- Battles of Iqtiya, Qatiya, Genayen, and Merih: Part of Sinai insurgency
| Date | 21 July 2020 – 12 October 2020 |
| Location | Rabaa, Iqtiya, Qatiya, Genayen, and Merih, Bir el-Abd, Sinai Peninsula, Egypt |
| Result | Egyptian victory Egyptian forces repel ISSP at Rabaa in July, and recapture the villages from ISSP in October; |
| Territorial changes | Islamic State captures Iqtiya, Qaitiya, Merih, and Genayen until October |

Belligerents
- Egypt: Islamic State - Sinai Province

Casualties and losses
- 2+ killed, 18+ injured (Rabaa only, per Egypt) 40 killed, 60 injured (Rabaa only, per ISSP): 18+ killed (Rabaa only, per Egypt)

= Battles of Iqtiya, Qatiya, Genayen, and Merih =

2020 Egyptian battle against ISSP forces

On July 21, 2020, jihadists from Islamic State – Sinai Province (ISSP) attacked an Egyptian military camp in the village of Rabaa, on the outskirts of Bir al-Abd, Sinai Peninsula. The attack was in preparation for a larger assault on an Egyptian security complex in the town, but Egyptian forces repelled the attack. ISSP militants then fled and captured four towns near Bir el-Abd, which they occupied until October. Booby-trapped buildings in the towns then killed fourteen civilians. The attack was the most significant attack by ISSP against Egyptian forces in several years.

== Background ==
The town of Bir el-Abd became a target for the Islamic State's Sinai Province in 2018 following a heavy focus on the city of Arish by Egyptian forces after an attack on a mosque in Arish by ISSP killed over three hundred worshippers. ISSP intensified its campaign in and around the city, with pamphlets naming government sympathizers that would be beheaded, attacks on Dawarga tribesmen, and kidnapping villagers in areas controlled by the Union of Sinai Tribes, a pro-Egyptian tribal militia.

== Attack ==
The attack began with two car bombers at an Egyptian military camp in Rabaa, on the outskirts of Bir el-Abd, by ISSP. Dozens of ISSP militants then attacked the Egyptian camp on foot. The Egyptian military released a statement accusing the jihadists of planning to launch an attack on Egyptian security complexes in the town of Bir el-Abd, and that a shootout with the militants left two soldiers killed and four injured, as well as eighteen jihadists dead. ISSP released a statement claiming that the attack had killed forty Egyptian soldiers, and injured sixty others. The militants fled west, and occupied four villages of Qatiya, Iqtiya, Ganayen, and Merih.

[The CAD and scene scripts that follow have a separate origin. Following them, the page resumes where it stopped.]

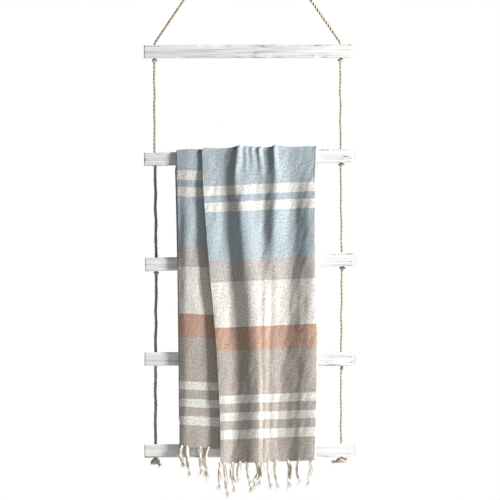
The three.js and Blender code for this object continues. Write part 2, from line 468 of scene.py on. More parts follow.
# %% Loose fibre tree
HAIR_SIDES = 3
HAIR_TILT = 1.15  # radians, the most that a hair leans from upright
SHORTEST_HAIR = 0.4  # of the longest


def hair_tree():
    tree, given = geometry_tree("loose fibres", (
        ("Density", "NodeSocketFloat", 60000.0), ("Hair length", "NodeSocketFloat", 0.004),
        ("Hair width", "NodeSocketFloat", 0.0002), ("Seed", "NodeSocketInt", 1),
        ("Material", "NodeSocketMaterial", None)))
    spots = node(tree, "GeometryNodeDistributePointsOnFaces", Mesh=given["Geometry"],
                 Density=given["Density"], Seed=given["Seed"])
    arc = node(tree, "GeometryNodeCurveQuadraticBezier", Resolution=3, Start=(0, 0, 0),
               Middle=(0, 0, 0.6), End=(0.5, 0, 0.9))
    share = math_node(tree, "DIVIDE", given["Hair width"], given["Hair length"])
    thin = node(tree, "GeometryNodeCurvePrimitiveCircle", Resolution=HAIR_SIDES, Radius=share)
    tube = node(tree, "GeometryNodeCurveToMesh", Curve=arc.outputs["Curve"],
                Profile_Curve=thin.outputs["Curve"])
    tilt = tree.nodes.new("FunctionNodeRandomValue")
    tilt.data_type = "FLOAT_VECTOR"
    tilt.inputs["Min"].default_value = (-HAIR_TILT, -HAIR_TILT, 0)
    tilt.inputs["Max"].default_value = (HAIR_TILT, HAIR_TILT, 2 * math.pi)
    lean = node(tree, "FunctionNodeEulerToRotation", Euler=tilt.outputs["Value"])
    turn = node(tree, "FunctionNodeRotateRotation", Rotation=spots.outputs["Rotation"],
                Rotate_By=lean.outputs["Rotation"])
    turn.rotation_space = "LOCAL"
    grow = tree.nodes.new("FunctionNodeRandomValue")
    grow.data_type = "FLOAT"
    grow.inputs[2].default_value = SHORTEST_HAIR
    grow.inputs[3].default_value = 1.0
    planted = node(tree, "GeometryNodeInstanceOnPoints", Points=spots.outputs["Points"],
                   Instance=tube.outputs["Mesh"], Rotation=turn.outputs["Rotation"],
                   Scale=times(tree, grow.outputs[1], given["Hair length"]))
    joined = node(tree, "GeometryNodeJoinGeometry", Geometry=planted.outputs["Instances"])
    tree.links.new(given["Geometry"], joined.inputs["Geometry"])
    return end_tree(tree, joined.outputs["Geometry"], given["Material"])


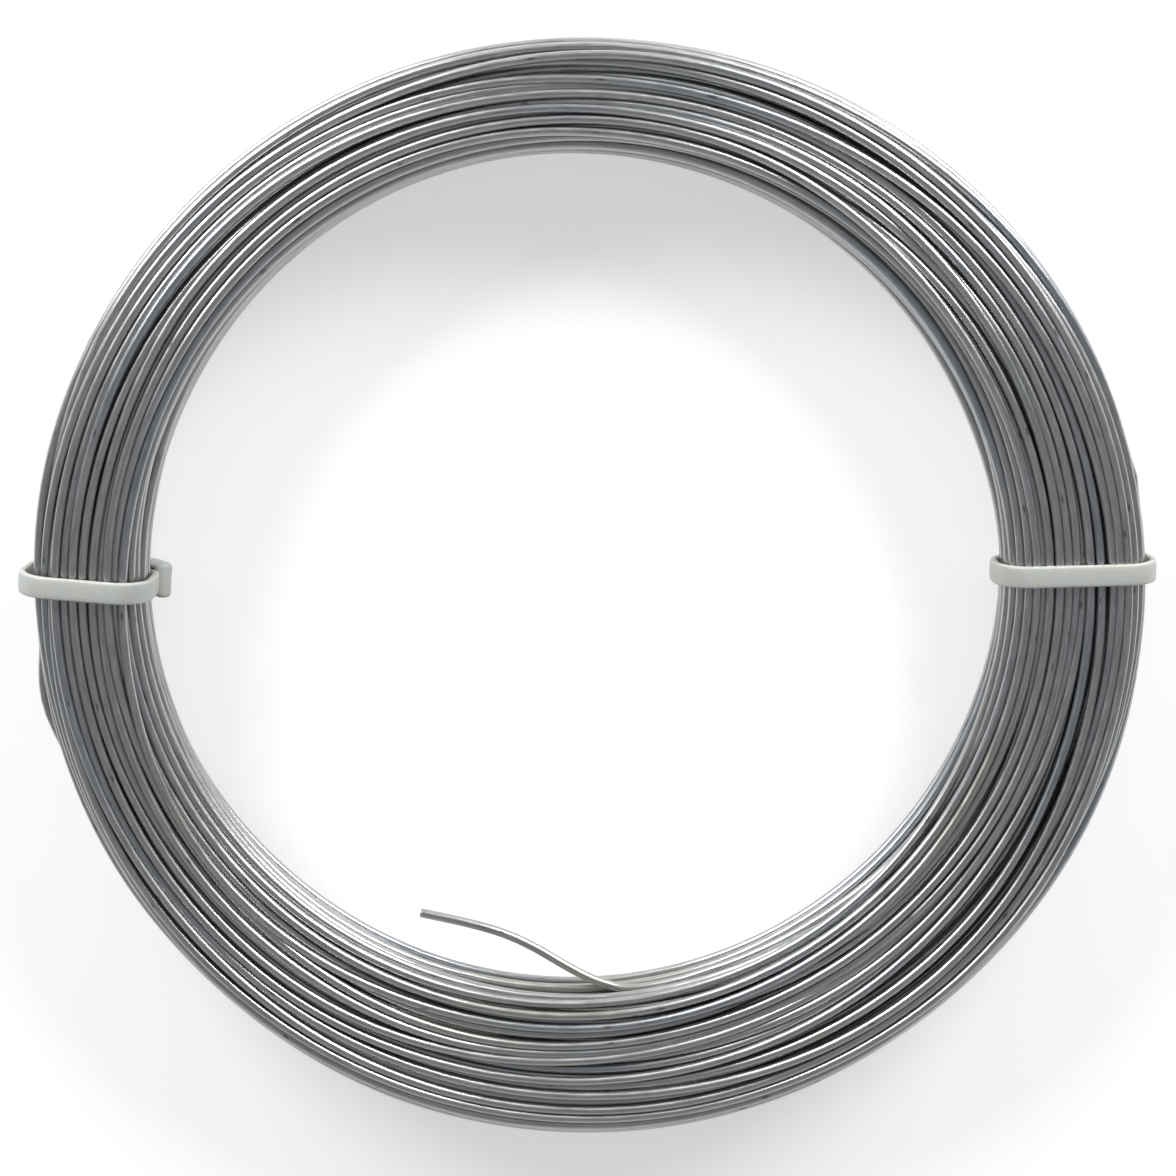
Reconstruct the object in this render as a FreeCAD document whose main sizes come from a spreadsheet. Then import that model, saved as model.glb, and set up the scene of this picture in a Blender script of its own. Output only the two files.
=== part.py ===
import FreeCAD, Part
import math
import os
import Sketcher

# A coil of galvanised binding wire that lies flat, held by two cable ties. Millimetres, +Z up.
# The origin is on the axis of the coil's outside, at floor level. The eye lies off centre, so the
# bundle is wider on one side. The ties stand towards +X and -X.

ORIGIN_PLANES = {"across": "XZ_Plane", "level": "XY_Plane"}

# Every size that can be set by itself: alias, number, what it is.
SIZES = [
    ("wire_diameter", 1.6, "drawn wire"),
    ("turn_pitch", 1.72, "from one turn to the next across the bundle's ends"),
    ("layer_height", 1.65, "from one layer of turns to the next above it"),
    ("bore_diameter", 142.2, "eye of the coil, inside the innermost turns"),
    ("eye_shift", 5.0, "from the outside's axis to the eye's axis"),
    ("eye_shift_angle", 120.6, "which way the eye is shifted, in degrees from the X axis"),
    ("turns_across", 13, "turns from the eye to the outside where the bundle is neither wide nor narrow"),
    ("turns_deep", 9, "turns from the underside to the top"),
    ("added_turns", 3, "turns more across the end where the bundle is widest"),
    ("corner_turns", 3, "turns that each corner of the bundle's section is rounded by"),
    ("shoulder_turns", 2, "turns that show round the half of each corner next to the coil's ends"),
    ("groove_depth", 0.5, "depth of the groove between two turns that lie side by side"),
    ("strap_width", 3.6, "cable tie"),
    ("strap_thickness", 1.1, "cable tie"),
    ("strap_clearance", 0.18, "between the strap and the turns inside it"),
    ("tie_angle", 4.2, "each tie's angle in degrees from the X axis, towards +Y"),
    ("head_length", 5.5, "tie head, along the strap"),
    ("head_width", 6.0, "tie head, across the strap"),
    ("head_height", 2.3, "tie head, above the strap's outer face"),
    ("head_edge_bevel", 0.5, "moulded edge round the head's outer face"),
    ("slot_clearance", 0.25, "round the strap's end in the head's slot"),
    ("slot_depth", 1.8, "open part of the head's slot"),
    ("end_recess", 0.2, "from the head's outer face down to the strap's cut end"),
    ("free_end_level", 5.8, "height of the free end above the bundle's underside"),
    ("lead_depth", 1.5, "from the eye's wall to the middle of the free end where it is still bound in"),
    ("leave_angle", 79.0, "degrees round the eye from +X where the free end leaves its turn"),
    ("inward_bend_radius", 22.0, "free end, first bend, into the eye"),
    ("inward_heading", 36.0, "degrees from the X axis after the first bend"),
    ("middle_run", 3.5, "straight run between the two bends"),
    ("return_bend_radius", 30.0, "free end, second bend"),
    ("tip_heading", 13.0, "degrees from the X axis along the tip"),
    ("tip_run", 10.6, "straight run up to the cut tip"),
]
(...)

ISSP militants, once reaching the villages, set up roadblocks and planted the flags of the Islamic State in the villages. Villagers in the occupied towns attempted to flee the Islamic State in the wake of the attack, and locals affiliated with the Egyptian army were executed by the group. Over the following days, several Egyptian military officers were abducted and executed in and around the villages. Egyptian forces surrounded the villages, and captured all four in October 2020 after a slow siege that began in August. Little is known about what occurred in the villages between August and October due to the Egyptian government banning media from reporting in the Sinai Peninsula.

== Aftermath ==
Following the Egyptian Army's recapture of all four villages, residents stated that they still felt unsafe and that the army's negligence in removing mines posed a danger to returning residents. ISSP had booby-trapped many areas in the villages, and some residents stated that ISSP still had a presence there despite Egyptian forces nearby. On October 10, two women returning home were killed by a mine in Qatiya, and four people were killed and one injured in a mine explosion in their home in Iqtiya in October 12. Two people were killed each in Genayen and Merih, and one was injured in Genayan. On October 24, five people were killed in a mine explosion in Iqtiya.

The Islamic State pushed westward after they were kicked out of the four villages, and began another campaign of assassinations against Egyptian officials. These attacks mainly targeted the Air Defense Forces of the Egyptian Army, with one attack killing ADF Major Mahmoud Reda.